# New MINI racer is here!!!



## sg1 (Apr 2, 2003)

Early this morning, 12:50 am, there was a new MINI racer was brought into the BRP community. Chris (ZOOOM) is a new daddy!!! A little baby girl 6 lbs. 8 ozs. and 18 3/4" long!! Congratulations to the "ZOOOOM" family.... There is another future BRP racer to whoop on TANGTESTER!!!


----------



## BudBartos (Jan 1, 1970)

Congrats ZOOM. We need more female racer's.


----------



## RAFster (May 29, 2002)

CHRIS & family, 

CONGRATULATIONS!!!

Great news on the new healthy bouncing baby girl!
Let us know her name when you get a chance.
Congrats on your daughter's birth and I hope she'll be sleeping through the night before too long.
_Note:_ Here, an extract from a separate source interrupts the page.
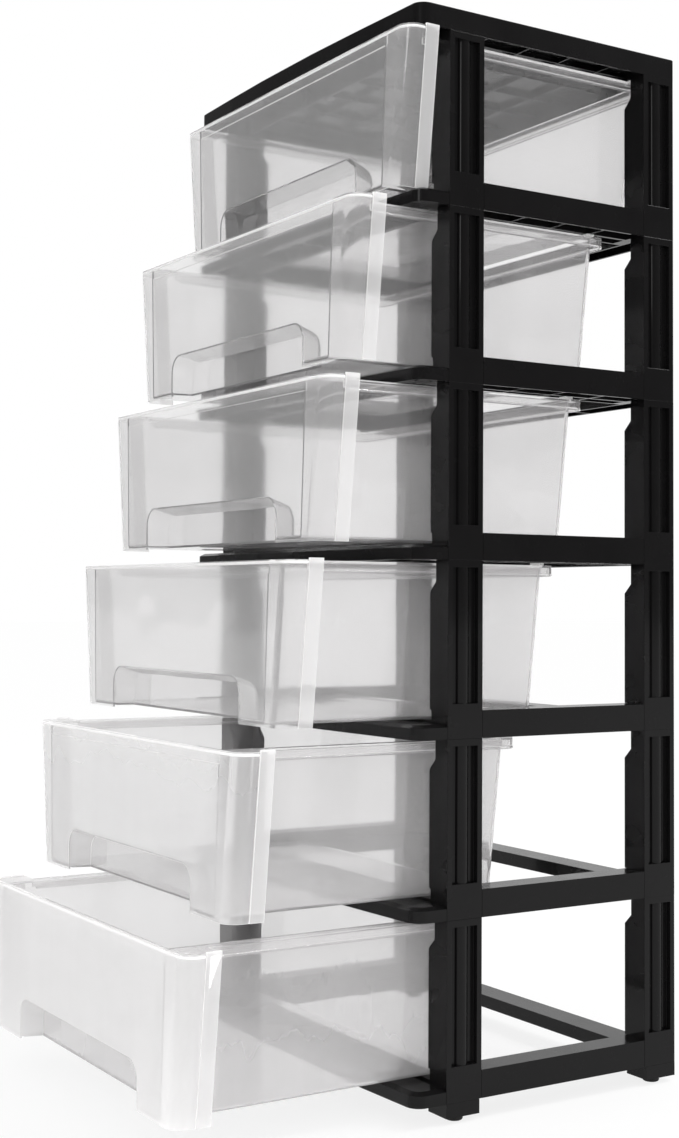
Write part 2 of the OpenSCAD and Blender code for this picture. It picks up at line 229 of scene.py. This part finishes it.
# Clear plastic of the drawers, with the milky haze that its faces take on. From the height
# "top" down to the floor more milk is added, painted light in place of the floor's bounce
# light. All its faces carry a painted glow, an emission for the light they gather, most on
# the thin edges, which look whiter than the walls.
wallLook = {
    "clear": (0.995, 0.990, 0.992), "roughness": 0.04, "ior": 1.49,
    "milk": (0.97, 0.958, 0.962), "milkRoughness": 0.9, "translucent": 0.4, "glow": 0.02,
    "haze": 0.115, "hazeSpread": 0.05, "paintedFloorLightHaze": 0.16, "paintedFloorLightPower": 2, "top": 0.9,
    "cloudScale": 7, "streakScale": (30, 30, 4), "cloudShare": 0.6, "streakShare": 0.4,
    "wave": 0.5, "waveScale": 11, "waveDepth": 0.004,
}
# The fronts take the painted floor light most strongly, on the lowest drawers most, and a painted
# glow
frontLook = dict(
    wallLook, milk=(0.985, 0.98, 0.98), roughness=0.07, glow=0.07,
    haze=0.15, paintedFloorLightHaze=0.7, paintedFloorLightPower=5)
flangeLook = dict(wallLook, milk=(0.985, 0.98, 0.98), haze=0.5, wave=0.1, glow=0.06)
# Thin edges: extra milk and a strong painted glow, painted whiter for the light they gather
edgePaintedGlowLook = dict(wallLook, milk=(0.995, 0.99, 0.99), haze=0.7, hazeSpread=0.1, wave=0.05, glow=0.4)


def makeClearPlastic(name, look):
    material, sheet, place = newMaterial(name)
    wave = noise(sheet, place, look["waveScale"], 1)
    cloud = noise(sheet, place, look["cloudScale"], 3)
    drawn = sheet.add("ShaderNodeMapping", {}, {"Vector": place, "Scale": look["streakScale"]})
    streak = noise(sheet, drawn, 1, 3)
    bump = sheet.add("ShaderNodeBump", {}, {
        "Strength": look["wave"], "Distance": look["waveDepth"], "Height": wave})
    glass = sheet.add("ShaderNodeBsdfPrincipled", {}, {
        "Base Color": (*look["clear"], 1), "Roughness": look["roughness"], "IOR": look["ior"],
        "Transmission Weight": 1.0, "Normal": bump})
    # The emission of the milk is a painted glow, no lamp
    near = sheet.add("ShaderNodeBsdfPrincipled", {}, {
        "Base Color": (*look["milk"], 1), "Roughness": look["milkRoughness"],
        "Specular IOR Level": 0.0, "Normal": bump,
        "Emission Color": (*look["milk"], 1), "Emission Strength": look["glow"]})
    far = sheet.add("ShaderNodeBsdfTranslucent", {}, {
        "Color": (*look["milk"], 1), "Normal": bump})
    milk = sheet.add("ShaderNodeMixShader", {}, {0: look["translucent"], 1: near, 2: far})
    height = sheet.signal("ShaderNodeSeparateXYZ", {}, {0: place}, "Z")
    # Painted light: more milk towards the floor, in place of the light that the floor throws up
    low = (1 - height / look["top"]).most(0.0) ** look["paintedFloorLightPower"]
    patches = cloud * look["cloudShare"] + streak * look["streakShare"]
    spread = (patches - 0.5) * (2 * look["hazeSpread"])
    # The plastic's own milk with its random clouds and streaks, plus the painted floor light
    haze = spread + low * look["paintedFloorLightHaze"] + look["haze"]
    both = sheet.add("ShaderNodeMixShader", {}, {0: haze, 1: glass, 2: milk})
    sheet.add("ShaderNodeOutputMaterial", {}, {"Surface": both})
    material.cycles.emission_sampling = "NONE"  # too weak a glow to be treated as a lamp
    return material


frameBlack = makeBlackPlastic("frameBlack", frameBlackLook)
glideBlack = makeBlackPlastic("glideBlack", glideLook)
drawerFinishes = {
    "wall": makeClearPlastic("drawerWall", wallLook),
    "edge": makeClearPlastic("drawerEdgePaintedGlow", edgePaintedGlowLook),
    "front": makeClearPlastic("drawerFront", frontLook),
    "flange": makeClearPlastic("drawerFlange", flangeLook),
}
print("materials made")

# Sharp edges are rounded a little, by "frame" on the frame's nodes and by "drawer"
# on the drawers. The two angles are in degrees.
softEdges = {
    "weld": 0.00001, "flatAngle": 1, "sharpAngle": 35,
    "frame": 0.0007, "drawer": 0.0005, "segments": 2,
}


def roundEdges(piece, width, values):
    bevel = piece.modifiers.new("roundEdges", "BEVEL")
    bevel.width, bevel.segments = width, values["segments"]
    bevel.limit_method = "ANGLE"
    bevel.angle_limit = math.radians(values["sharpAngle"])
    shading = piece.modifiers.new("evenShading", "WEIGHTED_NORMAL")
    shading.keep_sharp = True
    return bevel


def dressFrameNode(piece, material, values):
    for slot in piece.material_slots:
        slot.material = material
    weld = piece.modifiers.new("weld", "WELD")
    weld.merge_threshold = values["weld"]
    flat = piece.modifiers.new("flat", "DECIMATE")
    flat.decimate_type = "DISSOLVE"
    flat.angle_limit = math.radians(values["flatAngle"])
    roundEdges(piece, values["frame"], values)


for name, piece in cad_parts.items():
    if not name.startswith("drawer"):
        dressFrameNode(piece, glideBlack if name.startswith("glide") else frameBlack, softEdges)
print("frame dressed")

# A drawer's shell. Depths are from the front panel's face, and the flange is the
# band along the rear edges of the panel's two sides.
drawerShell = {
    "thin": 0.0034,  # faces narrower than this are edges of the walls
    "curvedShare": 0.3,  # unless more of their outline than this is in a round surface
    "panelDepth": 0.0188, "flangeDepth": 0.0336,
    "flangeSide": 0.185,  # least distance from the drawer's middle
    "outward": 0.9,  # least share of the normal that points sideways
}


def finishOf(face, front, values, sharpAngle):
    length = face.calc_perimeter()
    width = 2 * face.calc_area() / length
    gentle = [edge for edge in face.edges if edge.calc_face_angle(0) < sharpAngle]
    curved = sum(edge.calc_length() for edge in gentle)
    middle = face.calc_center_median()
    depth = middle.y - front
    outward = face.normal.x * middle.x > values["outward"] * abs(middle.x)
    atSide = outward and abs(middle.x) > values["flangeSide"]
    if atSide and values["panelDepth"] < depth < values["flangeDepth"]:
        return "flange"
    # Thin faces take the edge finish, painted whiter with its milk and painted glow
    if width < values["thin"] and curved < values["curvedShare"] * length:
        return "edge"
    return "front" if depth < values["panelDepth"] else "wall"


def makeDrawer(name, values, edges):
    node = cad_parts[name]
    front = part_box(name)[0][1]
    sharpAngle = math.radians(edges["sharpAngle"])
    shell = bmesh.new()
    shell.from_mesh(node.data)
    bmesh.ops.remove_doubles(shell, verts=shell.verts, dist=edges["weld"])
    bmesh.ops.dissolve_limit(shell, angle_limit=math.radians(edges["flatAngle"]),
                             verts=shell.verts, edges=shell.edges)
    finishes = list(drawerFinishes)
    for face in shell.faces:
        face.smooth = True
        face.material_index = finishes.index(finishOf(face, front, values, sharpAngle))
    mesh = bpy.data.meshes.new(name + "_shell")
    shell.to_mesh(mesh)
    shell.free()
    mesh.set_sharp_from_angle(angle=sharpAngle)
    for material in drawerFinishes.values():
        mesh.materials.append(material)
    piece = bpy.data.objects.new(name + "_shell", mesh)
    bpy.context.scene.collection.objects.link(piece)
    # The rounded edges take the edge finish too, with its painted glow
    roundEdges(piece, edges["drawer"], edges).material = finishes.index("edge")
    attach(piece, name)
    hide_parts(name)


drawerNames = [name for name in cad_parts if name.startswith("drawer")]
for name in drawerNames:
    makeDrawer(name, drawerShell, softEdges)
print("drawers made:", len(drawerNames))

# Beads: one under the edge of a drawer's rim, round the two sides and the back, and
# one along the top of its front panel, each a U seen from above. "Open Y" and "Shut Y"
# are the U's open and closed ends, from the panel's face, and "Height" is from the
# drawer's underside.
beads = {
    "rim_bead": {
        "Half Width": 0.1812, "Open Y": 0.036, "Shut Y": 0.2862, "Height": 0.1256,
        "Corner Radius": 0.0072, "Bead Radius": 0.0012},
    "front_bead": {
        "Half Width": 0.2038, "Open Y": 0.0186, "Shut Y": 0.0012, "Height": 0.1321,
        "Corner Radius": 0.0128, "Bead Radius": 0.0012},
}
beadSteps = {"corner": 8, "around": 12}


def makeBeadTree(names, steps):
    tree = bpy.data.node_groups.new("bead", "GeometryNodeTree")
    for name in names:
        tree.interface.new_socket(name, in_out="INPUT", socket_type="NodeSocketFloat")
    tree.interface.new_socket("Finish", in_out="INPUT", socket_type="NodeSocketMaterial")
    tree.interface.new_socket("Geometry", in_out="OUTPUT", socket_type="NodeSocketGeometry")
    sheet = Sheet(tree)
    given = sheet.add("NodeGroupInput").outputs
    size = {name: Signal(sheet, given[name]) for name in names}
    # Four points of a line are moved to the ends and corners of a U
    line = sheet.add("GeometryNodeCurvePrimitiveLine")
    four = sheet.add("GeometryNodeResampleCurve", {}, {"Curve": line, "Count": 4})
    fromMiddle = sheet.signal("GeometryNodeInputIndex") - 1.5
    onRight = fromMiddle.join("GREATER_THAN", fromMiddle, 0.0)
    atShut = fromMiddle.join("LESS_THAN", fromMiddle * fromMiddle, 1.0)
    corner = sheet.add("ShaderNodeCombineXYZ", {}, {
        "X": size["Half Width"] * (onRight * 2 - 1),
        "Y": size["Panel Y"] + size["Open Y"] + atShut * (size["Shut Y"] - size["Open Y"]),
        "Z": size["Floor Z"] + size["Height"]})
    bent = sheet.add("GeometryNodeSetPosition", {}, {"Geometry": four, "Position": corner})
    route = sheet.add("GeometryNodeFilletCurve", {"mode": "POLY"}, {
        "Curve": bent, "Count": steps["corner"], "Radius": size["Corner Radius"]})
    section = sheet.add("GeometryNodeCurvePrimitiveCircle", {}, {
        "Resolution": steps["around"], "Radius": size["Bead Radius"]})
    bead = sheet.add("GeometryNodeCurveToMesh", {}, {
        "Curve": route, "Profile Curve": section, "Fill Caps": True})
    real = sheet.add("GeometryNodeRealizeInstances", {}, {"Geometry": bead})
    done = sheet.add("GeometryNodeSetMaterial", {}, {
        "Geometry": real, "Material": given["Finish"]})
    sheet.add("NodeGroupOutput", {}, {"Geometry": done})
    return tree


def makeBead(drawer, kind, finish, tree):
    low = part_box(drawer)[0]
    host = bpy.data.objects.new("beadHost", bpy.data.meshes.new("beadHost"))
    bpy.context.scene.collection.objects.link(host)
    nodes = host.modifiers.new("bead", "NODES")
    nodes.node_group = tree
    values = dict(beads[kind], **{"Panel Y": low[1], "Floor Z": low[2], "Finish": finish})
    for item in tree.interface.items_tree:
        if item.in_out == "INPUT":
            nodes[item.identifier] = values[item.name]
    shape = host.evaluated_get(bpy.context.evaluated_depsgraph_get())
    mesh = bpy.data.meshes.new_from_object(shape)
    bpy.data.objects.remove(host)
    for face in mesh.polygons:
        face.use_smooth = len(face.vertices) == 4
    piece = bpy.data.objects.new(drawer + "_" + kind, mesh)
    bpy.context.scene.collection.objects.link(piece)
    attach(piece, drawer)


beadTree = makeBeadTree([*beads["rim_bead"], "Panel Y", "Floor Z"], beadSteps)
for name in drawerNames:
    makeBead(name, "rim_bead", drawerFinishes["wall"], beadTree)
    # The front bead takes the edge finish: a painted bright line along the top of the front panel
    makeBead(name, "front_bead", drawerFinishes["edge"], beadTree)
print("beads made")

# Plain studio: a white room for what looks straight at it or through the drawers, a
# slightly brighter one for diffuse light, and for what mirrors it a white backdrop
# between dark flanks. "backdropStart" and "backdropFull" are cosines of the angle
# from the backdrop's middle.
studio = {
    "diffuse": 1.15, "flank": 0.15, "top": 0.1,
    "backdrop": (-0.85, 0.53, 0.0), "backdropStart": 0.5, "backdropFull": 0.95,
    "floorSide": 30, "paper": 0.80, "shadowShare": 0.18, "floorGlow": 1.01,
    "bounces": 24,
}
# Place, size and power of each lamp, all aimed at the middle of the tower
lamps = {
    "keyLamp": ((1.0, 1.35, 2.9), 0.6, 28),
    "backLamp": ((1.1, 2.1, 2.4), 0.6, 16),
    "sideLamp": ((1.6, -2.2, 1.5), 0.6, 5),
}


def seenDirectly(sheet):
    ray = sheet.add("ShaderNodeLightPath")
    direct = Signal(sheet, ray.outputs["Is Camera Ray"])
    looks = direct.most(Signal(sheet, ray.outputs["Is Transmission Ray"]))
    return looks, Signal(sheet, ray.outputs["Is Glossy Ray"])


def makeRoom(values):
    world = bpy.data.worlds.new("studioRoom")
    bpy.context.scene.world = world
    world.use_nodes = True
    world.cycles.sampling_method = "NONE"  # so that each kind of ray meets its own strength
    sheet = Sheet(world.node_tree)
    looks, mirrors = seenDirectly(sheet)
    way = sheet.signal("ShaderNodeTexCoord", output="Generated")
    behind = sheet.signal("ShaderNodeVectorMath", {"operation": "DOT_PRODUCT"},
                          {0: way, 1: values["backdrop"]}, "Value")
    screen = sheet.signal("ShaderNodeMapRange", {"interpolation_type": "SMOOTHSTEP"},
                          {"Value": behind, "From Min": values["backdropStart"],
                           "From Max": values["backdropFull"]})
    height = sheet.signal("ShaderNodeSeparateXYZ", {}, {0: way}, "Z").most(0.0)
    room = screen * (1 - values["flank"]) + values["flank"] + height * values["top"]
    plain = (1 - mirrors) * values["diffuse"] + mirrors * room.least(1.0)
    strength = looks + (1 - looks) * plain
    glow = sheet.add("ShaderNodeBackground", {}, {"Color": (1, 1, 1, 1), "Strength": strength})
    sheet.add("ShaderNodeOutputWorld", {}, {"Surface": glow})


def makeLamp(name, place, size, power, target):
    data = bpy.data.lights.new(name, "AREA")
    data.shape, data.size, data.energy = "SQUARE", size, power
    lamp = bpy.data.objects.new(name, data)
    bpy.context.scene.collection.objects.link(lamp)
    lamp.location = place
    lamp.rotation_euler = (target - Vector(place)).to_track_quat("-Z", "Y").to_euler()


def makeFloor(values):
    side = values["floorSide"]
    mesh = bpy.data.meshes.new("floor")
    corners = [(-side, -side, 0), (side, -side, 0), (side, side, 0), (-side, side, 0)]
    mesh.from_pydata(corners, [], [(0, 1, 2, 3)])
    floor = bpy.data.objects.new("floor", mesh)
    bpy.context.scene.collection.objects.link(floor)
    material, sheet, place = newMaterial("floorPaper")
    looks, mirrors = seenDirectly(sheet)
    paper = sheet.add("ShaderNodeBsdfDiffuse", {}, {"Color": (values["paper"],) * 3 + (1,)})
    glow = sheet.add("ShaderNodeEmission", {}, {
        "Color": (1, 1, 1, 1), "Strength": values["floorGlow"]})
    share = looks.most(mirrors) * (1 - values["shadowShare"])
    both = sheet.add("ShaderNodeMixShader", {}, {0: share, 1: paper, 2: glow})
    sheet.add("ShaderNodeOutputMaterial", {}, {"Surface": both})
    mesh.materials.append(material)


makeRoom(studio)
middle = (Vector(cadBounds[0]) + Vector(cadBounds[1])) / 2
for name, (place, size, power) in lamps.items():
    makeLamp(name, place, size, power, middle)
makeFloor(studio)
scene = bpy.context.scene
scene.view_settings.view_transform = "Standard"
scene.cycles.max_bounces = studio["bounces"]
scene.cycles.transmission_bounces = studio["bounces"]
scene.cycles.transparent_max_bounces = studio["bounces"]
print("studio made")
I hope your wife is doing well and that the smiles and celebration of the birth continue for a long time...
Newborns have amazing growth rates in the first year.

RAFster
David


----------



## 2slow00 (Sep 26, 2001)

Go Zoom!!!!!!!!!!!!!!!1


----------



## Micro_Racer (Mar 27, 2002)

Congrat's to the Zooom family!!!!


----------



## k1m (Sep 25, 2001)

What...., babies? 

Atta boy, Zoom! congratulations!


----------